# SD - 90°-Winkelstück bauen?



## Harass (11. Juni 2007)

Hallo!

Ich bin auf der Suche nach einer SD-Kartenverlängerung im 90° Winkel (oder auch beliebig schwenkbar).
Da ich nach erfolgloser google-Suche kein fertiges Produkt gefunden habe, wollte ich mal an die Bastler appelieren, da ich basteltechnisch nicht wirklich versiert bin.
Wie schwer ist es sich ein relativ stabiles solches Etwas zu bauen? Hübsch muss es nicht aussehen.
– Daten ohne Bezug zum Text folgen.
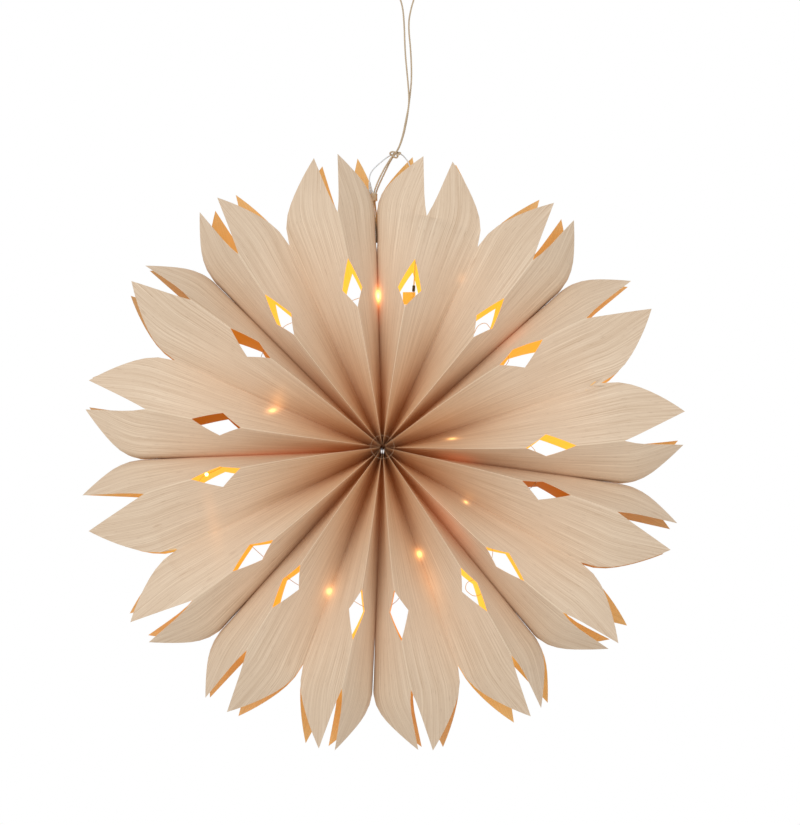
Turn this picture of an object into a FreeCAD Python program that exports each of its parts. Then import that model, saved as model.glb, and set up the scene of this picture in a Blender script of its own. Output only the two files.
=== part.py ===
import FreeCAD, Part
import os
from functools import lru_cache
from math import asin, atan2, cos, degrees, hypot, pi, radians, sin, sqrt, tan

Vector = FreeCAD.Vector

# A hanging star of eight gusseted bags of veneer paper, glued to each other in a ring.
# Millimetres. X is to the right, Y to the back, Z up. The origin is the top of the hanging loop.
# An angle is seen from the front, counter-clockwise from +X about the star's centre.

# The sheet and the flat bag
SHEET = 0.5
BAG_WIDTH = 130.0
GUSSET_HALF = 63.5

# The cut through the flat bag, measured along the bag from the star's centre
BAG_END = 3.2
PASTED_END = 10.0
NOTCH = 244.0
TIP = 309.0
VALLEY = 231.0
TIP_FROM_FOLD = 25.0
BELLY_FROM_FOLD = 56.0
BELLY = 270.0

# The diamond cut out of each fold
DIAMOND_INNER = 143.5
DIAMOND_SIDE = 165.0
DIAMOND_OUTER = 194.5
DIAMOND_DEPTH = 18.0

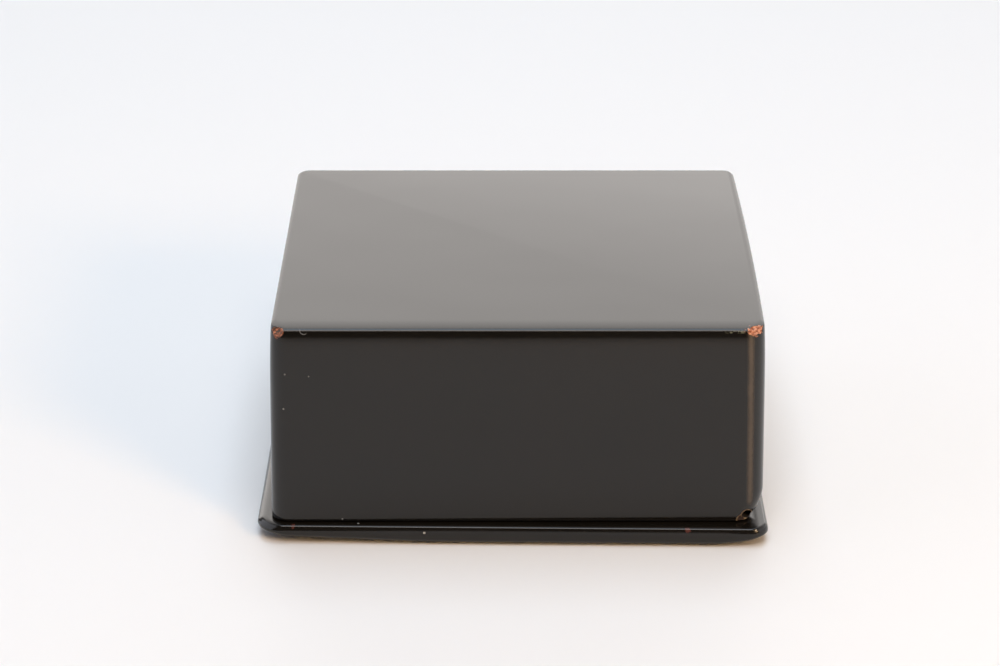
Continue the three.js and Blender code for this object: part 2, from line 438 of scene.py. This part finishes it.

Kann mir jemand sagen, wo ich an Bauteile wie SD-Slot-Chassis usw. rankomme? Habe bei Conrad nichts zutreffendes gefunden.

Bin für jede Hilfe dankbar.

Grüße,
Martin Freidank


----------



## AndreG (13. Juni 2007)

Moin,

Ich würde dir raten mal direkt Elektonikforen aufzusuchen, da das doch schon sehr tief in technische Details geht und ich bezweifel das dir hier direkt einer helfen kann.
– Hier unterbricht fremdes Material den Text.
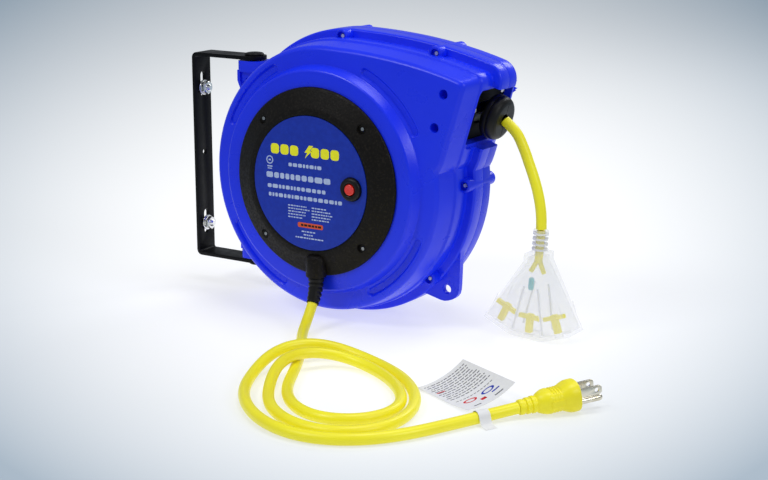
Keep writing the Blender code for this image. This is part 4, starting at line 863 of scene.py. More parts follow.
def rear_shell():
    rings = [
        (circle(8.3 * MM, HALF_DEPTH), 0.3), (circle(16 * MM, HALF_DEPTH), 0.0), (circle(60 * MM, HALF_DEPTH), 0.6),
        (circle(64 * MM, HALF_DEPTH - 0.9 * MM), 0.6), (outline(-19 * MM, HALF_DEPTH - 0.9 * MM), 2.4),
        (outline(-13.5 * MM, HALF_DEPTH - 5 * MM), 2.4), (outline(1 * MM, 26 * MM), 2.0),
        (outline(3.2 * MM, BAND_HALF + 1.4 * MM), 1.0),
        (outline(BAND_STEP - 1.2 * MM, BAND_HALF), 0.5), (outline(BAND_STEP, BAND_HALF - 1.2 * MM), 0.6),
        (outline(BAND_STEP + 0.2 * MM, PART_GAP), 0.25), (outline(BAND_STEP - WALL, PART_GAP), 0.0),
        (outline(BAND_STEP - WALL, BAND_HALF - WALL), 0.0), (outline(0.4 * MM, BAND_HALF - WALL), 0.0),
        (outline(-1.6 * MM, 25 * MM), 0.0), (outline(-15.5 * MM, 47 * MM), 0.0), (outline(-21 * MM, 50 * MM), 0.0),
        (circle(64 * MM, HALF_DEPTH - WALL - 1 * MM), 0.0),
        (circle(16 * MM, HALF_DEPTH - WALL), 0.0), (circle(8.3 * MM, HALF_DEPTH - WALL - 4 * MM), 0.0),
    ]
    skin = rounded_rings([r for r, w in rings], [w * MM for r, w in rings])
    shell = make("rear_half", ring_mesh(bmesh.new(), skin, True), BLUE, "casing", ["rear_shell"])
    for solid in lug_solids(False):
        combine(shell, "UNION", solid)
    combine(shell, "UNION", bosses(False))
    open_mouth(shell, False)
    holes = bmesh.new()
    for x, z in SCREW_SPOTS:
        cylinder(1.9 * MM, -2 * MM, 14 * MM, (0, 1, 0), (x, 0, z), 20, holes)
    combine(shell, "DIFFERENCE", holes)
    combine(shell, "DIFFERENCE", lug_bores(), 30.0)
    shell.data.transform(Matrix.Translation(AXIS))
    return shell


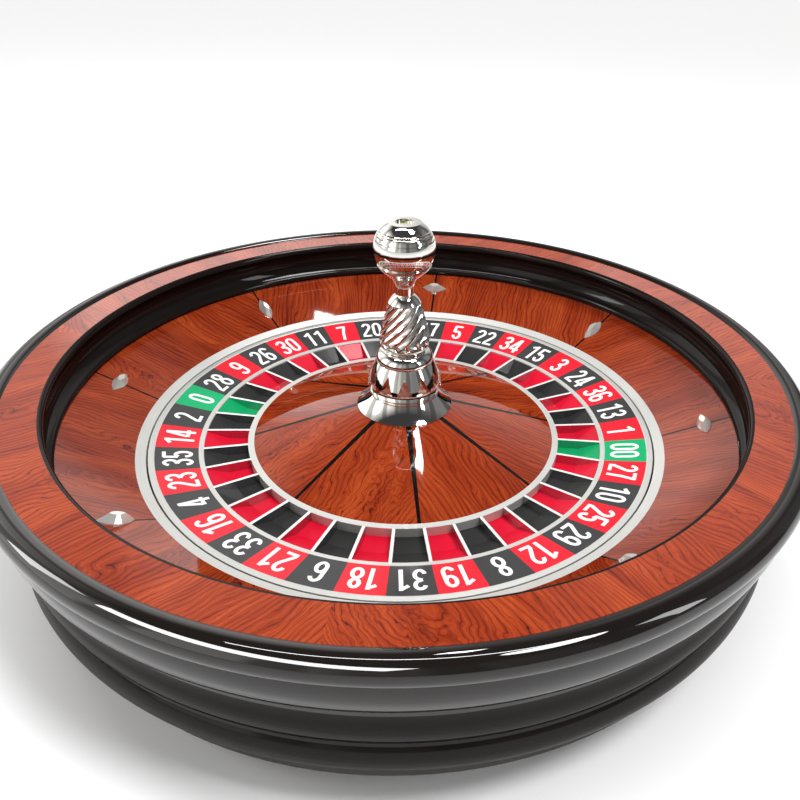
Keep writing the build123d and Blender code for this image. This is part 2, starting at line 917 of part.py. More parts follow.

Aber mein Ansatz wäre es, einfach die Pins per Metall zu verlängern und dann dort wieder ein Anschluss anlöten.

Mfg Andre


----------



## soyo (13. Juni 2007)

Nur aus reiner Neugier, wozu brauch man denn so etwas? 

Eine schwenkbare SD-Kartenverlängerung, bekomm gerad das Grinsen nicht mehr aus meinem Gesicht.


----------



## AndreG (13. Juni 2007)

Kann ich dir sagen 

Hatte mal nen PDA, wo man ne Wlan-SD-Karte reinstecken konnte. Und wenn man den in der Tasche hatte, war man immer dabei die Karte zu verbiegen, bis sie den Geist dann irgendwann aufgab 

Mfg Andre


----------



## Harass (13. Juni 2007)

Danke erstma für den/die Ratschläge. Bin halt jemand, der keine Lust hat sich in zig Foren und Communitys zu registrieren.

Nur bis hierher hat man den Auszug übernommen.